Brussels must pay its own Brexit bill of billions of pounds for Britain’s share of the European Investment Bank and other joint projects, Theresa May has indicated.
The Prime Minister says in an interview with The Sunday Telegraph that “money paid in the past” by the UK must be taken into account in the final divorce bill.
She insisted that the UK has financial “rights” that must be respected during discussions about payments as well as “obligations” to the body it is leaving.
The intervention is a clear rejection of hardline EU countries who have argued that the UK should not get back its proportion of EU assets.
Reports from Brussels have claimed Brexit negotiators want anything between €60 and €100 when the UK leaves to cover EU payments already agreed.
However Mrs May pushed back on the amounts that “some of the figures the EU” have been pushing for the so-called Brexit bill.
Mrs May said: “There is much debate about what the UK’s obligations might be or indeed what our rights might be in terms of money being paid in in the past. We make it clear that we would look at those both rights and obligations.”

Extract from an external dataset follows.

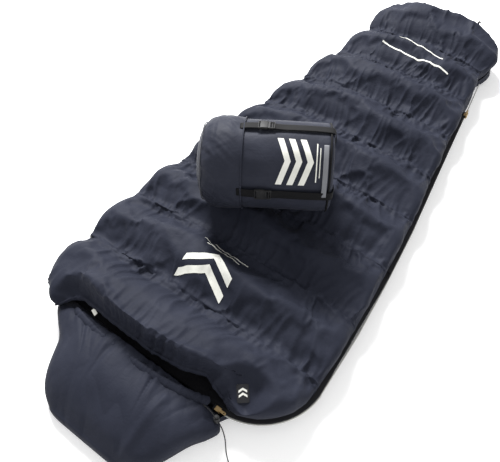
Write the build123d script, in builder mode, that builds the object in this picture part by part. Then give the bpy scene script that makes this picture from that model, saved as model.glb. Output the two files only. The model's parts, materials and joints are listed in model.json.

Pushed on what areas Britain may be “owed a proportion” of when it leaves, Mrs May added: “There’s the investment bank, there’s the investment fund, there are various areas. This will be, as you know, an important part of the negotiations.”
The comment is the first time the Prime Minister has indicated publicly she wants to keep a share of the European Investment Bank. Government sources said the UK’s share of the bank has been estimated at 16 per cent – which equals to around €10bn.